El primer volumen, El prado… (con el subtítulo de «Una vida alternativa en los años veinte»), está contado mediante las cartas que la madre de Gudrun escribe a su sobrino Michael, quien está valorando si aventurarse en ese estilo de vida de sus familiares. Esas misivas en realidad no existen, su contenido está inspirado y /o recogido en los diarios de la madre de la escritora. Pero Pausewang la convierte en narradora, moldeándola con su propia voz, con su propia narrativa, lo que supone una decisión mediante la que asistimos a la recreación narrativa de lo real, por así decirlo. Lo que cuenta «la tía Elfriede» fue cierto, pero es su hija quien la ha convertido en un personaje. Es la atrevida propuesta que este mismo año, aunque en el cine, ha hecho Clint Eastwood: al utilizar a los verdaderos héroes que impidieron un acto terrorista en el tren a París de hace unos años para que se interpreten a sí mismos. Es decir, son recursos que navegan en aguas donde los límites entre realidad y ficción nunca quedan por completo claros, y eso resulta muy estimulante.
Las cartas de Elfriede, siempre escritas desde el sosiego pero también desde la pasión por la naturaleza, incorporan hacia el final un largo texto escrito por su hija mayor (la propia Gudrun), lo cual supone una pirueta más en ese arte que consiste en recrear lo autobiográfico mediante ciertos giros narrativos, convirtiendo el pasado en novela. La tía le cuenta a su sobrino cómo fue aquella vida en los campos, la dieta vegetariana a la que se sometieron, las dificultades para obtener todas las provisiones que necesitaban, la venta de fresas para conseguir algún dinero, el nacimiento y la crianza y la educación de los hijos que fueron llegando… Uno de sus objetivos era desvincularse de la vida burguesa y del progreso y de todo el repertorio de comodidades que conllevan. La autora incluye algunas fotografías reales de ella durante su infancia y su adolescencia, junto a su familia; estas fotografías adquieren, como todo lo antiguo, un valor absoluto como reliquias de otro tiempo, vistazos de un mundo que ya sólo podemos imaginar en blanco y negro porque así se nos muestra.

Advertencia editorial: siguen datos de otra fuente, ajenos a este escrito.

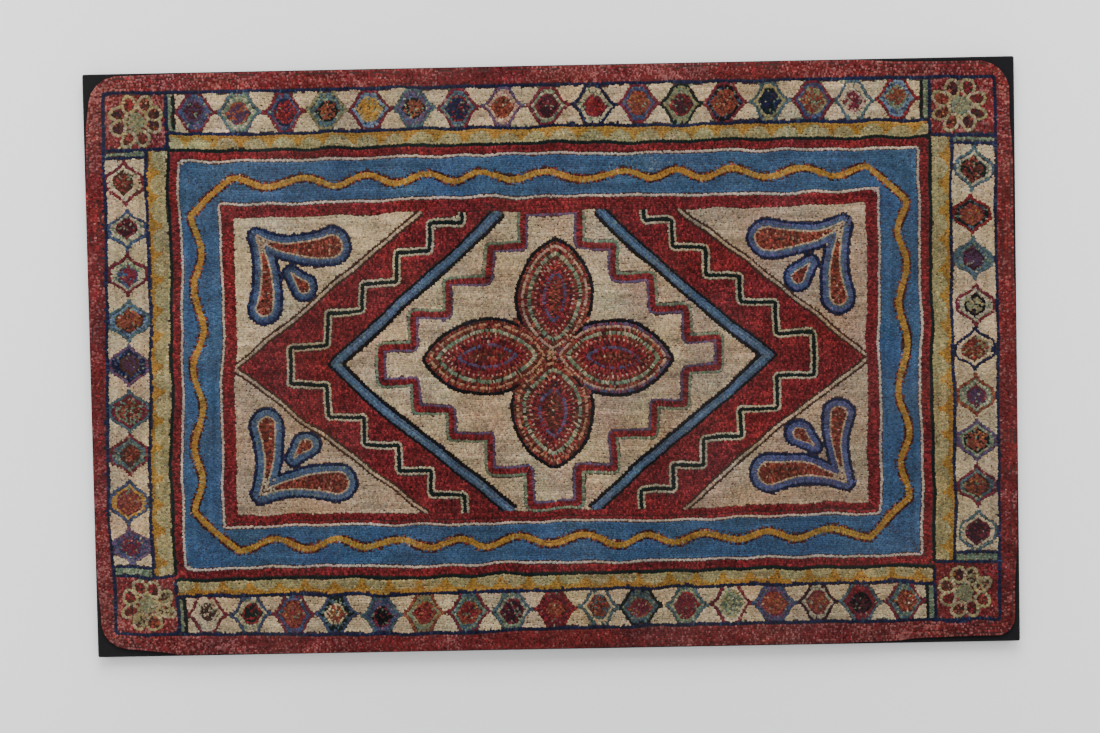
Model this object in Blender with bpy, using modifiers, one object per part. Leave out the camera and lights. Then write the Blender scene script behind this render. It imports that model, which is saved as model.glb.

El prado de Rosinka, en una etapa en la que proliferan los libros que gravitan en torno a gente que se va a vivir al campo, a la montaña o al bosque, contiene una ventaja sobre los demás: transcurre en el período de entreguerras, con sus protagonistas recién salidos del clima de la Primera Guerra Mundial hasta el final de la Segunda Guerra Mundial. Su valor testimonial está fuera de toda duda. En su última carta, Elfriede le escribe a Michael:
«Y sobre todo me alegro de que expreses el deseo de seguir fiel a tu meta original: hallar una alternativa a la vida convencional en nuestra sociedad del bienestar, consumista y sobretecnificada. En relación con esto, te diré que a mi parecer existen incontables posibilidades de plantear una vida alternativa de este tipo. Habrás logrado tu objetivo cuando en el futuro construyas una existencia que mueva a los demás a reflexionar a fondo sobre su propia vida, y por ende, a orientarla y configurarla de forma diferente».